I was born and educated in Milan, where I studied theoretical physics before moving to Paris and receiving a PhD in quantum physics (2002) and a PhD in philosophy (2014), both from the École Normale Supérieure. I am currently an invited scholar at the University of Vienna, in the framework of a collaborative project with the theoretical physicists of the Institute for Quantum Optics and Quantum Information, Vienna.
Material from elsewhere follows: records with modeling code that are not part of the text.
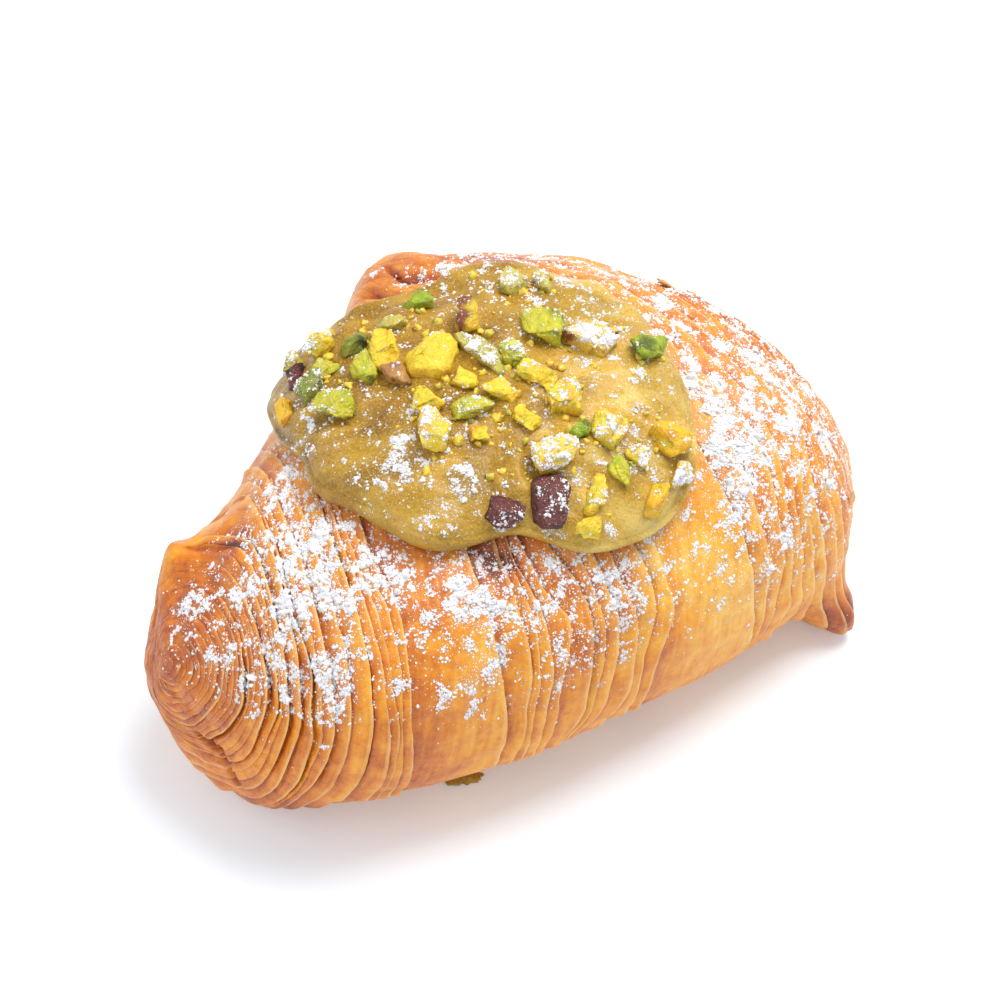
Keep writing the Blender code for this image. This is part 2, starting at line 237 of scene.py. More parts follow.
sugar = {
    # heaps on the dough as x, y, z, radius and strength
    "heaps": (
        (-63, -39, 42, 3, 1), (-52, -41, 49, 3, 1), (-40, -49, 54, 4, 1.4), (-36, -45, 56, 3, 1.1),
        (-31, -51, 55, 3, 1.1), (-50, -58, 42, 3, 0.8), (-34, -61, 48, 4, 1.4), (-33, -65, 44, 3, 1),
        (-41, -63, 42, 2.5, 0.9), (-37, -67, 40, 2, 0.6), (-42, -58, 48, 2, 0.8), (-56, -52, 41, 3, 0.6),
        (-46, -54, 48, 6, 0.4), (-36, -69, 34, 2, 0.5), (-23, -48, 58, 3, 0.9), (-22, -64, 46, 2, 0.7),
        (-46, -21, 55, 4, 0.9), (-40, -36, 57, 4.5, 1.2), (-35, -35, 59, 3, 0.9), (-47, -34, 54, 2, 0.9),
        (-44, -40, 55, 2, 0.9), (-28, -44, 59, 3, 0.7), (-44, -15, 57, 2, 0.7), (-58, -33, 46, 2, 0.5),
        (-24, -42, 60, 4, 0.7), (-11, -49, 57, 3, 0.9), (-6, -51, 54, 4, 1.1), (-4, -43, 59, 3, 0.8),
        (-2, -51, 53, 3, 0.9), (-13, -44, 60, 2, 0.7), (-6, -60, 45, 3.5, 0.7), (-6, -63, 37, 2.5, 0.8),
        (-12, -63, 43, 2, 0.5), (10, -53, 42, 2, 1.1), (10, -55, 37, 2, 1.1), (8, -57, 33, 1.5, 0.8),
        (9, -41, 56, 3, 0.9), (5, -49, 52, 2.5, 0.7), (19, -41, 51, 5, 0.5), (23, -42, 47, 3, 0.38),
        (-2, -57, 46, 2, 0.7), (27, -31, 55, 2.5, 0.75), (27, 20, 66, 3.4, 0.9), (32, 28, 63, 3.4, 0.98),
        (32, 15, 65, 2.5, 0.75), (36, 5, 64, 4, 1.2), (41, 1, 62, 3.2, 1.0), (44, -5, 60, 2.5, 0.6),
        (43, -12, 58, 4.8, 1.4), (47, -10, 57, 3.5, 1.2), (46, -17, 53, 3, 0.95), (45, -21, 51, 3.4, 0.95),
        (51, -8, 55, 2.5, 0.75), (57, 1, 54, 2.5, 0.75), (55, -20, 42, 2.5, 0.68), (64, 3, 47, 2.5, 0.83),
        (65, -5, 44, 2.1, 0.83), (63, -16, 35, 1.7, 0.83), (64, -15, 26, 1.7, 0.83),
        (67, -11, 23, 1.7, 0.52), (51, -25, 38, 2.5, 0.52), (42, -30, 43, 2.1, 0.45),
        (53, 11, 57, 2.1, 0.68), (46, 25, 59, 2.1, 0.6), (50, 17, 58, 2.1, 0.6), (43, 16, 62, 2.1, 0.6),
        (57, 18, 53, 2.1, 0.6), (60, 10, 52, 2.1, 0.52), (21, 28, 65, 2.5, 0.45), (49, 1, 59, 2.5, 0.68),
        # the side away from the viewer
        (-21, 38, 62, 3, 0.7), (-14, 37, 64, 3, 0.8), (-28, 46, 56, 1.5, 0.7), (20, 45, 62, 5, 0.6),
        (8, 52, 58, 4, 0.7), (33, 48, 55, 5, 0.6), (42, 38, 56, 4, 0.6), (-30, 5, 60, 5, 0.9),
        (-36, -6, 58, 4, 0.9), (-10, 38, 60, 4, 0.8), (-22, 20, 60, 4, 0.8), (55, 30, 46, 4, 0.8),
        (27, 58, 45, 4, 0.7),
    ),
    # thin wide dustings: x, y, z, radius and strength
    "dustings": (
        (-44, -48, 50, 17, 0.30), (-38, -28, 56, 14, 0.36), (-10, -50, 54, 18, 0.30),
        (16, -44, 48, 14, 0.36), (38, -10, 58, 18, 0.26), (58, -6, 44, 20, 0.32), (42, 22, 60, 22, 0.28),
        (58, 14, 50, 16, 0.28), (5, 48, 58, 22, 0.24), (-34, 0, 56, 16, 0.28), (36, 46, 50, 18, 0.22),
        (46, -26, 42, 12, 0.22), (30, -36, 50, 11, 0.16), (-60, -42, 40, 8, 0.2),
    ),
}

# browner (above 0) and paler (below 0) places on the dough: x, y, z, radius and amount; partly baked colour,
# partly painted light: painted shade under the cream's near rim and, beside the real browning, on the tip,
# and paler painted light on the side towards the light
bakesAndPaintedLight = (
    (-68, -44, 28, 15, 0.22), (-54, -48, 42, 16, 0.14), (-60, -34, 40, 8, 0.16), (-52, -26, 48, 7, 0.22),
    (-64, -30, 30, 8, 0.05), (-10, -46, 58, 7, 0.16), (-14, -52, 54, 5, 0.12), (-18, -56, 50, 4, -0.12),
    # painted shade just under the cream's near rim
    (12, -44, 55, 5, 0.3), (22, -40, 48, 6, 0.14), (-1, -40, 60, 6, 0.34), (24, -34, 56, 4, 0.3),
    (17, -49, 42, 4, 0.16), (-20, -40, 62, 7, 0.2), (-32, -34, 60, 6, 0.1), (32, -32, 50, 9, -0.16),
    (40, -34, 40, 10, -0.14), (60, -14, 30, 12, -0.06), (48, -30, 28, 10, -0.06), (66, -14, 12, 5, 0.14),
    (71, -9, 9, 4.5, 0.36), (-8, 46, 60, 9, 0.34), (0, 40, 62, 6, 0.18), (38, 40, 57, 12, 0.14),
    (52, 24, 55, 17, 0.10), (66, 4, 44, 9, 0.06), (-46, -64, 10, 9, 0.16), (-4, -60, 12, 12, 0.04),
    (-40, -68, 6, 8, 0.18), (-5, -44, 30, 90, -0.03), (-25, 44, 58, 9, 0.12), (-69, -24, 40, 4, -0.14),
    (-62, -21, 45, 4, -0.14), (-55, -24, 50, 4, -0.12), (-46, -58, 18, 24, 0.10), (-20, -58, 26, 18, 0.08),
    (34, -36, 34, 20, -0.07), (58, -4, 36, 18, -0.05), (29, -35, 50, 8, -0.12),
)


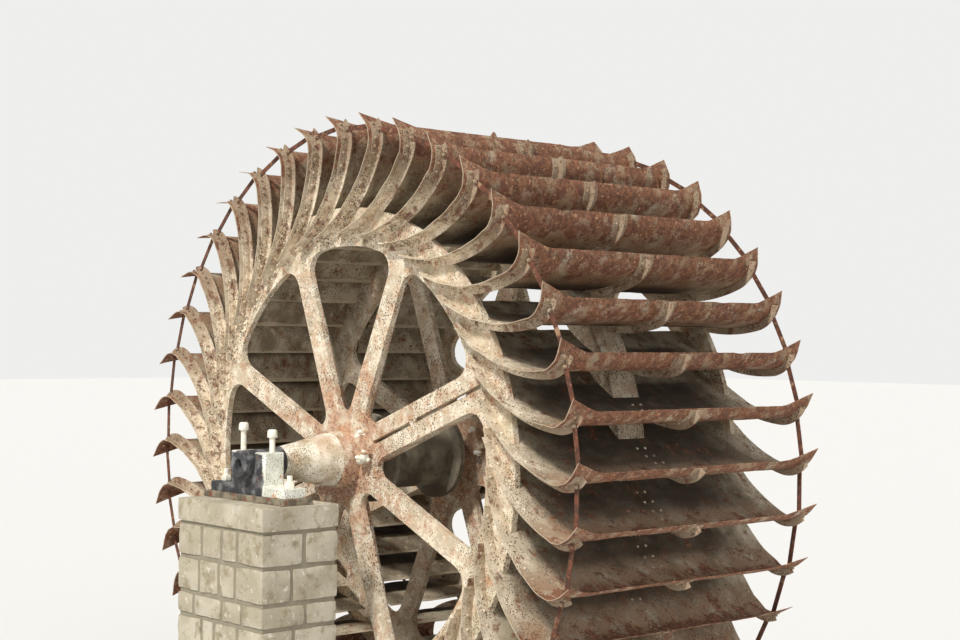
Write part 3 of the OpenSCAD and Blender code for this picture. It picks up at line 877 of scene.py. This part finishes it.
def pier_stones(side, end):
    """Courses of rough stones with a cap, and the mortar behind their joints."""
    stones = Shapes()
    draw = random.Random(31 if end > 0 else 32)
    wide, deep = PIER_SIZE
    middle = -end * BEARING_Y
    heights = [draw.uniform(0.65, 1.3) for _ in range(COURSES)]
    unit = (PIER_TOP - CAP_H) / sum(heights)
    z = 0.0
    for row, share in enumerate(heights):
        top = z + share * unit
        z_low = z + JOINT * (row > 0)
        split = draw.uniform(0.34, 0.46) if row % 2 else draw.uniform(0.54, 0.66)
        for y0, y1 in ((0, split), (split, 1)):
            y_low = middle + deep * (y0 - 0.5) + JOINT * (y0 > 0)
            y_high = middle + deep * (y1 - 0.5) - JOINT * (y1 < 1)
            cuts = [draw.uniform(0.55, 1.4) for _ in range(draw.choice((3, 4, 4)))]
            x = -wide / 2
            for k, cut in enumerate(cuts):
                end_x = x + wide * cut / sum(cuts)
                low = (x + JOINT * (k > 0), y_low, z_low)
                high = (end_x - JOINT * (k < len(cuts) - 1), y_high, top - JOINT)
                seed = Vector((draw.random() * 9, row, y0 * 5))
                stones.block(low, high, cell=0.062, edge=0.030, push=0.020, seed=seed)
                x = end_x
        z = top
    low = (-wide / 2, middle - deep / 2, z + JOINT)
    high = (wide / 2, middle + deep / 2, PIER_TOP)
    stones.block(low, high, cell=0.08, edge=0.018, push=0.004, seed=Vector((7, 7, 7)))
    piece = stones.piece(f"pier_stones_{side}", "masonry", "frame", sharp=60)
    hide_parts(f"pier_{side}")
    core = Shapes()
    low = (-wide / 2 + MORTAR_INSET, middle - deep / 2 + MORTAR_INSET, 0.004)
    high = (wide / 2 - MORTAR_INSET, middle + deep / 2 - MORTAR_INSET, PIER_TOP - 0.02)
    core.block(low, high, cell=0.3, edge=0.01, push=0.0, seed=Vector((1, 2, 3)))
    core.piece(f"pier_mortar_{side}", "masonry", "frame", material=MORTAR)


for side, end in (("near", 1), ("far", -1)):
    iron_bolts(side, end)
    cleat_rivets(side, end)
    bearing_studs(side, end)
    pier_stones(side, end)
clamp_crusts("near", -SPIDER_PITCH, -1)
clamp_crusts("middle", 0, 1)
clamp_crusts("far", SPIDER_PITCH, 1)


# Stage, lights and camera
FLOOR_REACH = 160
FLOOR_COLOUR = (0.80, 0.79, 0.77, 1)
SKY = ((0.95, 0.97, 1.0, 1), 0.42)
BACKDROP = ((0.86, 0.86, 0.85, 1), 1.0)


def stage_floor():
    mesh = bpy.data.meshes.new("floor")
    corners = [(x * FLOOR_REACH, y * FLOOR_REACH, 0) for x, y in ((-1, -1), (1, -1), (1, 1), (-1, 1))]
    mesh.from_pydata(corners, [], [(0, 1, 2, 3)])
    floor = bpy.data.objects.new("floor", mesh)
    bpy.context.scene.collection.objects.link(floor)
    look = Look("pale_floor")
    look.shader.inputs["Base Color"].default_value = FLOOR_COLOUR
    look.shader.inputs["Roughness"].default_value = 0.9
    floor.data.materials.append(look.material)


def light_world():
    """Lights the wheel with a soft sky, and shows a pale backdrop to the camera and in gloss."""
    world = bpy.data.worlds.new("studio")
    world.use_nodes = True
    tree = world.node_tree
    tree.nodes.clear()
    ray = tree.nodes.new("ShaderNodeLightPath")
    shown = ray.outputs["Is Camera Ray"]
    for kind in ("Is Glossy Ray", "Is Transmission Ray"):
        either = tree.nodes.new("ShaderNodeMath")
        either.operation = "MAXIMUM"
        tree.links.new(shown, either.inputs[0])
        tree.links.new(ray.outputs[kind], either.inputs[1])
        shown = either.outputs[0]
    mixer = tree.nodes.new("ShaderNodeMixShader")
    tree.links.new(shown, mixer.inputs[0])
    for k, (colour, strength) in enumerate((SKY, BACKDROP)):
        background = tree.nodes.new("ShaderNodeBackground")
        background.inputs["Color"].default_value = colour
        background.inputs["Strength"].default_value = strength
        tree.links.new(background.outputs[0], mixer.inputs[k + 1])
    out = tree.nodes.new("ShaderNodeOutputWorld")
    tree.links.new(mixer.outputs[0], out.inputs[0])
    bpy.context.scene.world = world


def sun(name, towards, strength, spread, colour):
    lamp = bpy.data.lights.new(name, "SUN")
    lamp.energy = strength
    lamp.angle = math.radians(spread)
    lamp.color = colour
    holder = bpy.data.objects.new(name, lamp)
    holder.rotation_mode = "QUATERNION"
    holder.rotation_quaternion = Vector(towards).to_track_quat("Z", "Y")
    bpy.context.scene.collection.objects.link(holder)


def photo_camera():
    """Stands and looks as the photographer did."""
    place = Vector((13.556, -11.835, AXLE_H + 1.237))
    yaw, pitch, roll = math.radians(48.1511), math.radians(0.7011), math.radians(0.4697)
    ahead = Vector((-math.sin(yaw) * math.cos(pitch), math.cos(yaw) * math.cos(pitch), math.sin(pitch)))
    right = ahead.cross(Vector((0, 0, 1))).normalized()
    up = right.cross(ahead)
    across = right * math.cos(roll) + up * math.sin(roll)
    upright = up * math.cos(roll) - right * math.sin(roll)
    turn = Matrix((across, upright, -ahead)).transposed().to_4x4()
    data = bpy.data.cameras.new("camera")
    data.lens = 61.53
    data.sensor_width = 36
    data.clip_end = 500
    camera = bpy.data.objects.new("camera", data)
    camera.matrix_world = Matrix.Translation(place) @ turn
    bpy.context.scene.collection.objects.link(camera)
    bpy.context.scene.camera = camera


stage_floor()
light_world()
sun("key_sun", towards=(0.22, -0.74, 0.88), strength=3.0, spread=8, colour=(1.0, 0.97, 0.92))
sun("fill_sun", towards=(0.9, -0.35, 0.35), strength=0.6, spread=40, colour=(0.94, 0.97, 1.0))
photo_camera()
bpy.context.scene.view_settings.view_transform = "Standard"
Previously, I have been a postdoc researcher at the Institute for Advanced Transdisciplinary Studies of Belo Horizonte, the Department of Philosophy of the Ecole Normale Supérieure of Paris, the Institute for Advanced Studies of Marseille, the Institute for Cultural Inquiry of Berlin, the Österreichische Akademie der Wissenschaften of Vienna, the Ecole Polytechnique of Paris, and the Federal Universities of Belo Horizonte, Salvador da Bahia and Florianopolis. From 2009 to 2011 I was a visiting scholar at Stanford University with a Marie Skłodowska-Curie Fellowship.
Besides working on quantum entanglement as an experimental physicist, I have published papers on the history and the philosophy of quantum mechanics, most of which deal with the so-called measurement problem. In these works, the measurement problem is not viewed as an issue to be addressed by physics, but as an instance of the kind of semantic and epistemological riddles the dissolution of which has occupied philosophers of the transcendental and pragmatist tradition since Kant and Wittgenstein.